Бедный Мамадыш, он даже не знал, что никакой машины нет, есть какие-то железки да примус. Лучше бы им вернуться в свою деревню.
В ту ночь Габдулла и дервиш решили, что наутро пойдут своим путем.
Расставаясь, Габдулла все же решил поговорить с женщиной.
— Разве вы не видите, что он безумный?
Женщина, не веря, покачала головой.
— Но ведь это понятно каждому, кто поговорит с ним!
— А я? — сказала она. — Разве я не безумная, если живу еще на свете? Если иду с ним неизвестно куда и неведомо зачем? Если я зачала ребенка и надеюсь, что на этот раз бог пошлет нам мальчика?
Он был безумен во всем, но в одном он не был безумным: в том, что хотел жить и иметь сыновей в этой бедной, трудной и несправедливой жизни. В том, что, изнуренный до крайности, он искал не райского утешения, а движения жизни, ее продолжения, и если даже не ему суждено, это желание не пропадет в тысячах человеческих сыновьях… И юноша знал, что из его горькой памяти Мамадыш не уйдет никогда.
Всю ночь ему снилась сухая жаркая равнина, блуждание и блеск озер в красноватом тумане зноя.
Перед самым утром он встал и вышел на террасу, в белесый влажный холодок, и увидел, как бледнеют звезды и гаснут одна за одной. Но долго низко над горизонтом колюче, упорно горела Чулпан, утренница, совсем уже одна.
Он умылся из кувшина и, расстелив на террасе коврик, стал молиться. Потом закурил. И, подхваченный дурманом, вдруг заснул прямо на полу.
Разбудил его Тахави, придурковатый, тихий малый, деверь Газизы. Принес записку от сестры, теплые еще пирожки, завернутые в кухонное полотенце, и плоскую фарфоровую тарелочку, которую протянул Габдулле с кроткой, суеверной почтительностью. И тут же убежал.
На дне тарелочки коричневой вязью вырисовывались слова молитвы. Усмехнувшись, Габдулла поднес к лицу тарелочку: пахло подгоревшим молоком. Милая Газиза, она ходила к жене приходского муллы, и та нашептала над тарелочкой молитву и даже потрудилась написать! Но что может быть целительней пирожков! Вот сейчас он вскипятит чай и поест пирожков. Но прежде почитает послание сестры.
«Почитаемый нами, мудрый, ученый наш брат! Мы были опечалены известием о твоей болезни и надолго потеряли покой. Мать наша, помню, говаривала: не приведи бог пережить мне детей своих! Вот и я, несчастная, молю всевышнего, чтобы не знать мне горя, горше которого я не знаю, — потери близких.

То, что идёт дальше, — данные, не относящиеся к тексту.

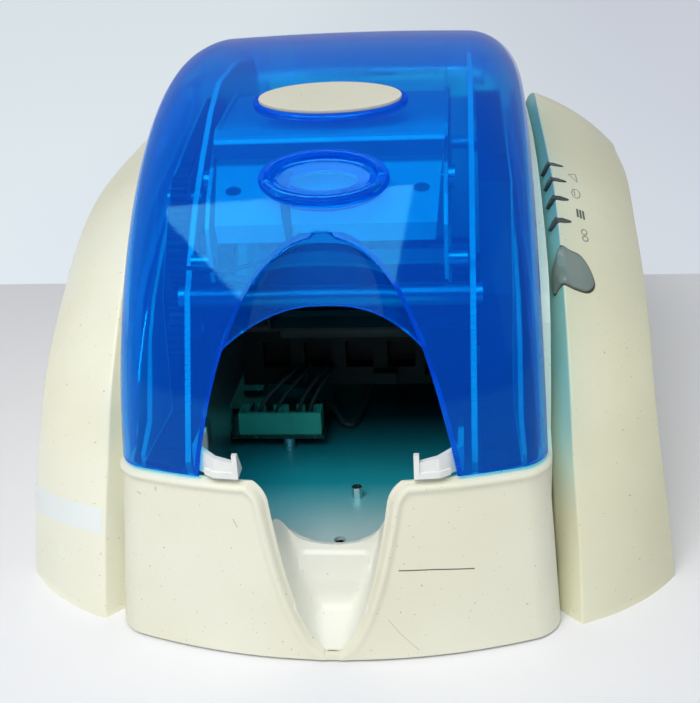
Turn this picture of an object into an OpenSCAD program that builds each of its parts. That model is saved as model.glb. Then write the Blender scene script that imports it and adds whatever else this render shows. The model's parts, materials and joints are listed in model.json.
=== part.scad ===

С каждым вздохом по тебе, светлоликий брат, точно огонь я глотаю. Если бы я смогла прибежать к тебе и помочь, утешить, накормить тебя! Дядя Габдрахман, пусть продлит аллах его дни, так занят трудами, что не может выбрать и минуты, а то бы я попросила его навестить тебя.
Милый наш брат, умница, свет моих глаз, как только полегчает тебе, тут же и приходи, сестра твоя ждет тебя всегда и всегда будет рада прижать тебя к сердцу. Приходи, мой братик, приходи!
Пусть всевышний сохранит тебя в здравии, пусть отгонит злую хворобу, пусть не лишит нас счастья видеться и любить друг друга. Уважающая, любящая тебя сестра со слезами писала это послание, пусть добрый ангел унесет к тебе мои слова».
Он читал и плакал. Хорошо было на душе, и легкой, теплой была грусть. Родная! Всю жизнь порознь, все у чужих людей, и только четыре года вместе, рядом, в благословенном доме тетушки Газизы.
Ах, утра в доме, полном дыхания твоих близких! Вот тетушка встала, вздохнула, зашелестела, поспешно одеваясь, вот, потешно бормоча, ставит самовар. Вот просыпается сестра. Чтобы увидеть ее, надо только слегка повернуться в собственной постели.
«Доброе утро, братик! А какой сон я видела нынче… тебе одному расскажу, не все, не все, все нельзя, я тебе расскажу только самое интересное!»
Хорошо было у тети Газизы, это был д о м, но то, что в доме этом жила еще сестра, Газиза-младшая, делало жизнь в нем удивительно прекрасной. И если теперь он думал о доме как о чужом, то только потому, что из него ушла сестра. Может быть, она и по любви вышла замуж за приказчика Габдрахмана, но зачем, зачем прибавили к ее возрасту четыре года? Вот чего не мог он простить ни тете, ни ее мужу, ни даже самой сестре, как будто и она была в этом виновата.